The tangent coordinate vectors along the coordinate $t-$lines, $r-$lines, $\phi-$lines and $\theta-$lines are
$$\frac{\partial}{\partial t} = \begin{bmatrix}1\\0\\0\\0 \end{bmatrix}, \,\,\,
\frac{\partial}{\partial r} = \begin{bmatrix}0\\1\\0\\0 \end{bmatrix}, \,\,\,
\frac{\partial}{\partial \phi} = \begin{bmatrix}0\\0\\1\\0 \end{bmatrix} \,\,\, \text{ and } \,\,\,
\frac{\partial}{\partial \theta} = \begin{bmatrix}0\\0\\0\\1 \end{bmatrix} \,\,\,$$ respectively. They are Schwarzschild orthogonal, but their Schwarzschild length is not unit ($+1$ for the time-like vector and $-1$ for the three space-like vectors) along the world line $\gamma(\tau)$. If you rescale these vectors, however, you can achieve normalization
$$\frac{\partial}{\partial \tau} = \frac{1}{\sqrt{1-\frac{2M}{h}}}\, \frac{\partial}{\partial t} = \begin{bmatrix}\frac{1}{\sqrt{1-\frac{2M}{h}}}\\0\\0\\0\end{bmatrix} , \,\,\,
\frac{\partial}{\partial \rho} = {\sqrt{1-\frac{2M}{h}}}\, \frac{\partial}{\partial r} = \begin{bmatrix}0\\ \sqrt{1-\frac{2M}{h}} \\0\\0 \end{bmatrix}, \,\,\,$$
$$
\frac{\partial}{\partial u} = \frac{1}{h\,\sin(\frac{\pi}{2})}\,\frac{\partial}{\partial \phi} =\frac{1}{h}\,\frac{\partial}{\partial \phi} = \begin{bmatrix}0\\0\\\frac{1}{h}\\0 \end{bmatrix}, \,\,\,\,\,
\frac{\partial}{\partial w} = \frac{1}{h}\,\frac{\partial}{\partial \theta} = \begin{bmatrix}0\\0\\0\\\frac{1}{h} \end{bmatrix} \,\,\,$$
Now, you can perform the linear change of variables from $(t, r, \phi, \theta)$ to $(\tau, \rho, u, w)$ as follows
\begin{align}
&t = \frac{\tau}{\sqrt{\, 1 - \frac{2M}{h}\,}}\\
&r = \left(\sqrt{\, 1 - \frac{2M}{h}\,} \right)\, \rho \,+ \, h\\
&\phi = \frac{u}{h}\\
&\theta = \frac{w}{h} + \frac{\pi}{2}
\end{align}
and the the inverse relations are
\begin{align}
&\tau = \left({\sqrt{\, 1 - \frac{2M}{h}\,}}\right)\, t \\
&\rho = \frac{r \, - \, h}{\sqrt{1 - \frac{2M}{h}}} \\
&u = h\,\phi\\
&w = h\,\theta \, - \, \frac{h\,\pi}{2}
\end{align}
The world line $\gamma(\tau)$ in the new coordinates is
$$\gamma(\tau) = \big(\tau,\, 0, \, 0, 0 \big)$$
The light-like radial geodesic in the original $(t, r, \phi, \theta)$ coordinates is
$$g(t) = \Big(\,t, \, r(t), \, 0, \, \frac{\pi}{2}\,\Big)$$ where
$$\frac{dr}{dt} = 1 - \frac{2M}{r}$$ In the new coordinates it is
$$g(\tau) = \Big(\,\tau, \, \rho(\tau), \, 0, \, 0\,\Big)$$ where we can find the function $\rho(\tau)$ by changing the coordinates in the differential equation for $r(t)$, i.e.
\begin{align}
\frac{d\rho}{d\tau} &= \frac{\frac{dr}{\sqrt{1-\frac{2M}{h}}}}{\sqrt{1-\frac{2M}{h}}\, dt} = \left(1 - \frac{2M}{h}\right)^{-1}\, \frac{dr}{dt} = \left(1 - \frac{2M}{h}\right)^{-1}\, \left(1 - \frac{2M}{r}\right)\\
& = \left(1 - \frac{2M}{h}\right)^{-1}\, \left(1 - \frac{2M}{h + \rho \, \sqrt{1-\frac{2M}{h}}}\right)

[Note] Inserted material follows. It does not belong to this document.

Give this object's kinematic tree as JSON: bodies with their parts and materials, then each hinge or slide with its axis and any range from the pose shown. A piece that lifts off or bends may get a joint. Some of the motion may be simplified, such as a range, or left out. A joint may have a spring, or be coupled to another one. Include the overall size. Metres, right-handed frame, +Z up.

\end{align} Observe that in the new coordinates the Schwarzschild metric is the Minkowski metric for each point on the world-line $\gamma(\tau)$. Now, when the light-like geodesic $g(\tau)$ intersects the world-line $\gamma(\tau)$, i.e. the photon reaches the observer, then $\rho = 0$ and from the differential equation for $\rho(\tau)$ we see that
$$\frac{d\rho}{d\tau} = 1$$ i.e. in this locally inertial coordinate system, the speed of light is still $1$ as expected.